При этой рассеянности Ворцель сохранил до конца жизни необыкновенную память; я в нем справлялся, как в лексиконе или энциклопедии. Он читал все на свете, занимался всем: механикой и астрономией, естественными науками и историей. Не имея никаких католических предрассудков, он, по странному pli[164] польского ума, верил в какой-то духовный мир, неопределенный, ненужный, невозможный, но отдельный от мира материального. Это не религия Моисея, Авраама и Исаака, а религия Жан-Жака, Жорж Санд, Пьера Леру, Маццини и пр. Но Ворцель имел меньше их всех прав на нее.

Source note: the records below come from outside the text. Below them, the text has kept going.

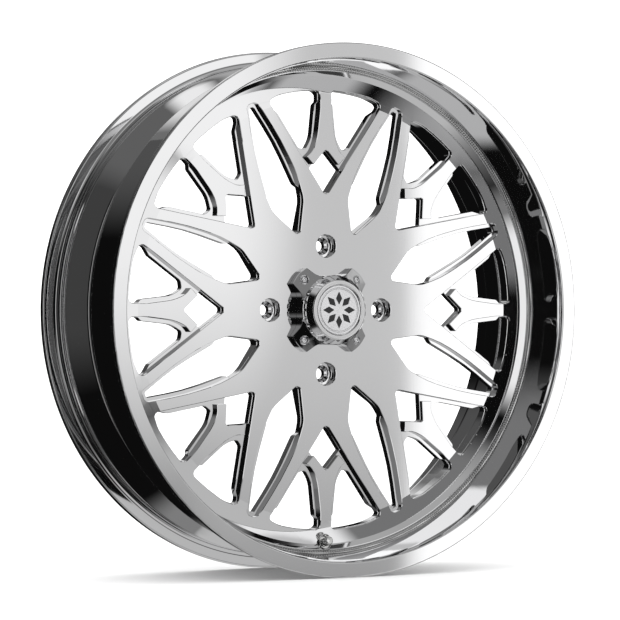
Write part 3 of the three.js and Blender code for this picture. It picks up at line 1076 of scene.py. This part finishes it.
class WHEEL_OT_cap_base(bpy.types.Operator):
    """Builds the cap's four-armed base with its boss, spigot and screw pockets"""

    bl_idname = "wheel.cap_base"
    bl_label = "Cap base"

    def execute(self, context):
        shell = Shell()
        creases = [43.1]
        outline = split_at(cap_outline(), creases)
        inner = offset(outline, -0.45)
        upper = flat_points(inner, dome(np.hypot(inner[:, 0], inner[:, 1])))
        rim_y = dome(np.hypot(outline[:, 0], outline[:, 1])) + 0.45
        foot = FACE - 0.3
        shell.strip([upper, flat_points(outline, rim_y), flat_points(outline, foot)])
        pockets = []
        for k in range(4):
            arm = math.pi / 4 + k * math.pi / 2
            centre = (SCREW_CIRCLE * math.sin(arm), SCREW_CIRCLE * math.cos(arm))
            mouth = split_at(circle(5.7, 48, centre), creases)
            wall = np.array(centre) + (mouth - centre) * (5.4 / 5.7)
            mouth_y = dome(np.hypot(mouth[:, 0], mouth[:, 1]))
            rings = [
                flat_points(mouth, mouth_y),
                flat_points(wall, mouth_y + 0.3),
                flat_points(wall, FACE - 8),
            ]
            shell.strip(rings)
            shell.fan(rings[-1], (centre[0], FACE - 8, centre[1]))
            pockets.append(mouth)
        boss = circle(34, 96)
        shell.add(*sheet([inner, boss, *pockets], dome, creases))
        spigot = circle(BORE - 0.3, 96)
        shell.add(*sheet([outline, spigot], lambda radius: foot + 0 * radius))
        section = np.array(
            [
                (BORE - 0.3, foot),
                (BORE - 0.3, FACE + 8.4),
                (BORE - 0.9, FACE + 9),
                (29.6, FACE + 9),
                (29, FACE + 8.4),
                (29, FACE - 25.8),
                (29.4, FACE - 26.2),
                (33.6, FACE - 26.2),
                (34, FACE - 25.8),
                (34, FACE - CAP_TOP),
            ]
        )
        shell.strip(lathe(section, round_turns(96), closed=False))
        thing = shell.piece("cap_base_body", [cap_alloy()])
        finish_piece(thing, "wheel", "cap_alloy", "cap_base")
        return {"FINISHED"}


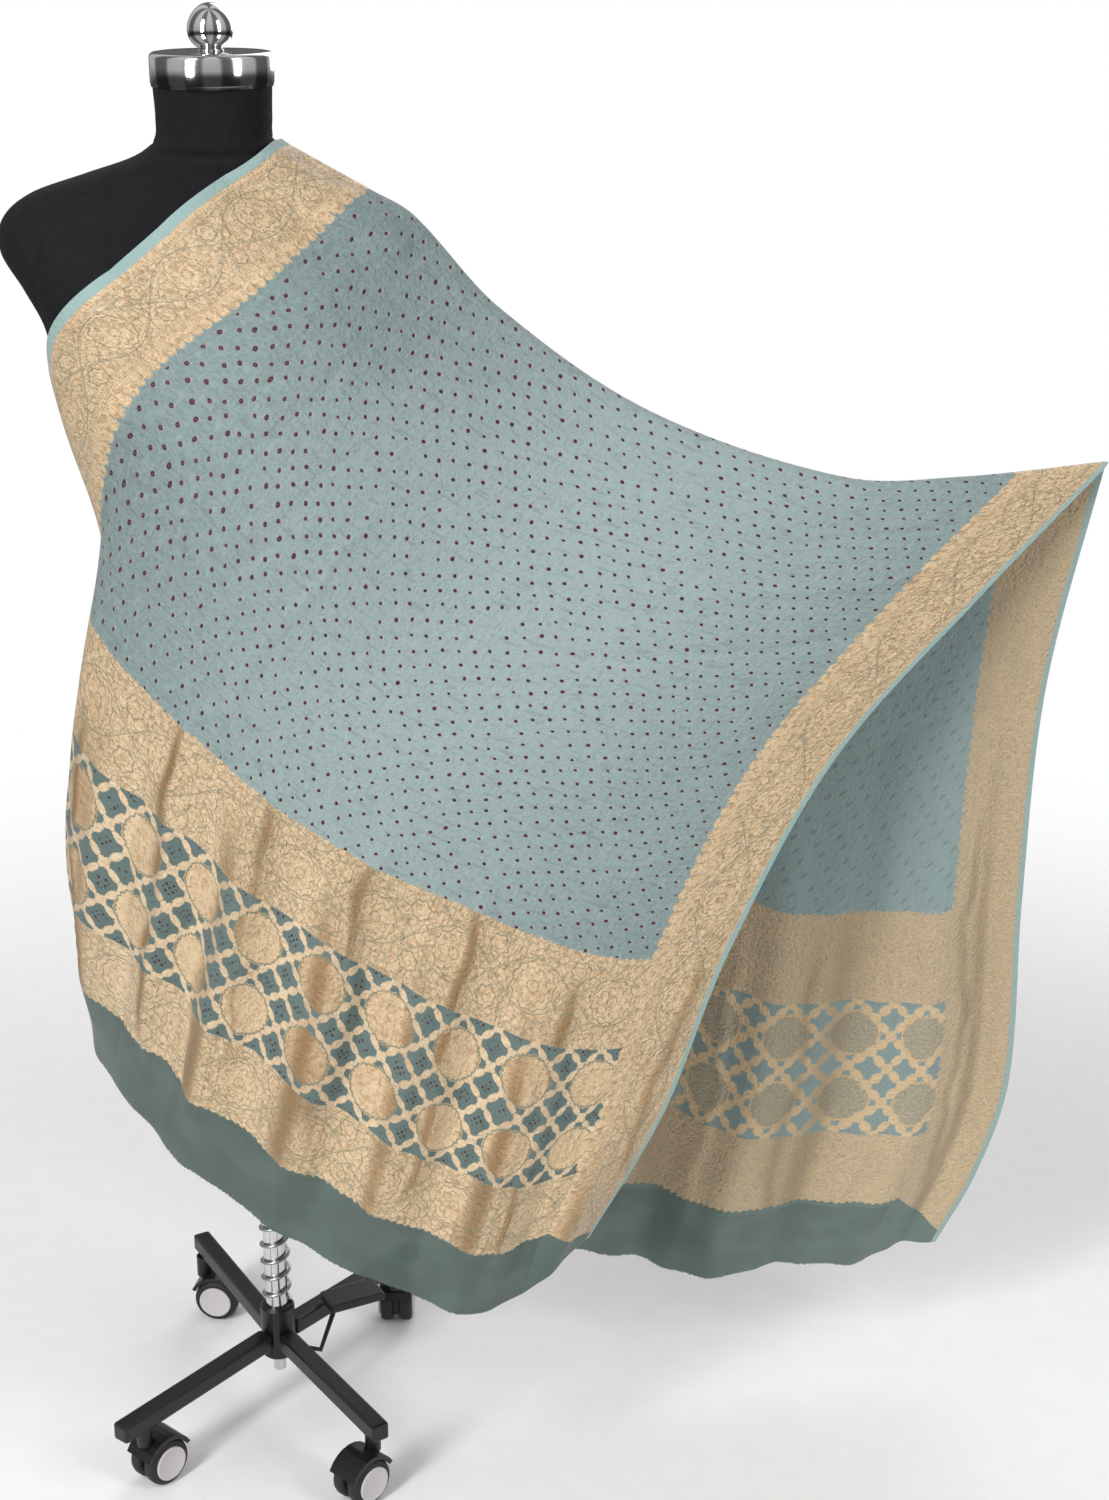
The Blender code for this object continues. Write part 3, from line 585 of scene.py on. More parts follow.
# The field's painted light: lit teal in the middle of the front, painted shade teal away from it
LIT_TEAL = colour(149, 166, 165)
PAINTED_SHADE_TEAL = colour(108, 126, 126)
PALE_STREAK_AND_HIGHLIGHT = colour(176, 194, 190)
# Pale streaks, and the painted highlight on the silk's crinkle ridges
THREAD_DARK = colour(82, 100, 99)
TIE_LIGHT = colour(178, 192, 186)
LATTICE_TEAL = colour(84, 102, 98)
SELVEDGE_BLUE = colour(150, 176, 172)
STRIP_TEAL = colour(82, 99, 93)
STRIP_REVERSE = colour(98, 116, 110)
MAROON = colour(58, 14, 30)
PINK = colour(150, 122, 130)
GOLD = colour(192, 160, 120)
PALE_GOLD = colour(214, 188, 150)
BROWN_GOLD = colour(146, 114, 76)
# Painted highlight on the gold foil's crinkle ridges
FOIL_HIGHLIGHT = colour(236, 214, 180)
# Painted shade and painted highlight of the folds in the gold
FOLD_PAINTED_SHADE = colour(138, 104, 62)
FOLD_PAINTED_HIGHLIGHT = colour(228, 202, 164)
BEAD_LIGHT = colour(222, 200, 168)
OUTLINE_TEAL = colour(112, 118, 98)
REVERSE_GOLD = colour(168, 153, 127)
REVERSE_PALE = colour(190, 172, 142)
REVERSE_DISC = colour(150, 148, 130)
REVERSE_BEAD = colour(224, 194, 150)
REVERSE_FLECK = colour(214, 182, 138)
# Painted shade of the folds on the reverse
REVERSE_FOLD_PAINTED_SHADE = colour(118, 104, 80)
REVERSE_TEAL = colour(148, 168, 166)
REVERSE_DOT = colour(116, 136, 134)


def metres(m):
    """The place on a sheet: as one vector, across it and along it."""
    uv = Wire(m, m.node("ShaderNodeUVMap", uv_map="metres").outputs[0])
    split = m.node("ShaderNodeSeparateXYZ")
    m.put(split.inputs[0], uv)
    return uv, Wire(m, split.outputs[0]), Wire(m, split.outputs[1])


def dot_count(m, u, v, rates):
    across_rate, along_rate, square, product, along_square = rates
    front = m.math("MAXIMUM", v, 0.0)
    return (u * across_rate + v * along_rate + u * u * square + u * v * product
            + v * front * along_square)


def motif_lines(m, a, c, pitch, radius, rosette, spread):
    """Outlines of medallions with a pair of rosettes, crossing stems and leaves between them."""
    x = m.wrap(a, pitch)
    distance = m.reach(x, c)
    angle = m.math("ARCTAN2", c, x)
    rim = distance + m.math("COSINE", angle * 12.0) * (0.05 * radius)
    lines = m.line(rim - radius, MOTIF_LINE)
    petals = distance - m.absolute(m.math("COSINE", angle * 5.0)) * (0.22 * radius)
    lines = m.most(lines, m.line(petals - 0.55 * radius, MOTIF_LINE) * 0.85)
    lines = m.most(lines, m.line(distance - 0.25 * radius, MOTIF_LINE) * 0.8)
    medallion = m.inside(distance, 1.12 * radius, 0.0005)
    y = m.wrap(a + 0.5 * pitch, pitch)
    small = m.reach(y, m.absolute(c) - spread)
    small_angle = m.math("ARCTAN2", m.absolute(c) - spread, y)
    small_rim = small + m.math("COSINE", small_angle * 7.0) * (0.09 * rosette)
    lines = m.most(lines, m.line(small_rim - rosette, 1.2 * MOTIF_LINE))
    lines = m.most(lines, m.line(small - 0.5 * rosette, 0.8 * MOTIF_LINE) * 0.5)
    small_area = m.inside(small, 1.15 * rosette, 0.0005)
    swing = m.math("COSINE", a * (math.pi / pitch)) * (radius + 0.0035)
    stems = m.most(m.line(c - swing, MOTIF_LINE), m.line(c + swing, MOTIF_LINE))
    side = m.most(m.line(c - swing * 0.86, 0.7 * MOTIF_LINE), m.line(c + swing * 0.86, 0.7 * MOTIF_LINE))
    free = (1.0 - medallion) * (1.0 - small_area)
    leaves = m.node("ShaderNodeTexVoronoi", feature="DISTANCE_TO_EDGE")
    m.put(leaves.inputs["Vector"], m.vector(a, c))
    leaves.inputs["Scale"].default_value = 120.0
    curls = m.rise(Wire(m, leaves.outputs["Distance"]), 0.03, 0.09, 1.0, 0.0) * free * 0.8
    stems = m.most(stems, side * 0.6) * free
    return m.most(lines, stems, curls)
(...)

Когда его астм не очень мучил и на душе было не очень темно, Ворцель был очень любезен в обществе. Он превосходно рассказывал, и особенно воспоминания из старого панского быта; этими рассказами я заслушивался. Мир пана Тадеуша, мир Мурделио проходил перед глазами, – мир, о кончине которого не жалеешь, напротив, радуешься, но которому невозможно отказать в какой-то яркой, необузданной поэзии, вовсе недостающей нашему барскому быту. Нам, в сущности, так не свойственна западная аристократия, что все рассказы о наших тузах сводятся на дикую роскошь, на пиры на целый город, на бесчисленные дворни, на тиранство крестьян и мелких соседей, с рабским подобострастием перед императором и двором. Шереметевы и Голицыны, со всеми их дворцами и поместьями, ничем не отличались от своих крестьян, кроме немецкого кафтана, французской грамоты, царской милости и богатства. Все они беспрерывно подтверждали изречение Павла, что у него только и есть высокопоставленные люди – это те, с которыми он говорит и пока говорит… Все это очень хорошо, но надобно это знать. Что может быть жалче et moins aristocratique[165], как последний представитель русского барства и вельможничества, виденный мною, князь Сергий Михайлович Голицын, и что отвратительнее какого-нибудь Измайлова.

Замашки польских панов были скверны, дики, почти непонятны теперь; но диаметр другой, но другой закал личности и ни тени холопства.

– Знаете вы, – спросил меня раз Ворцель, – отчего называется Passage Radzivill в Пале-Рояле?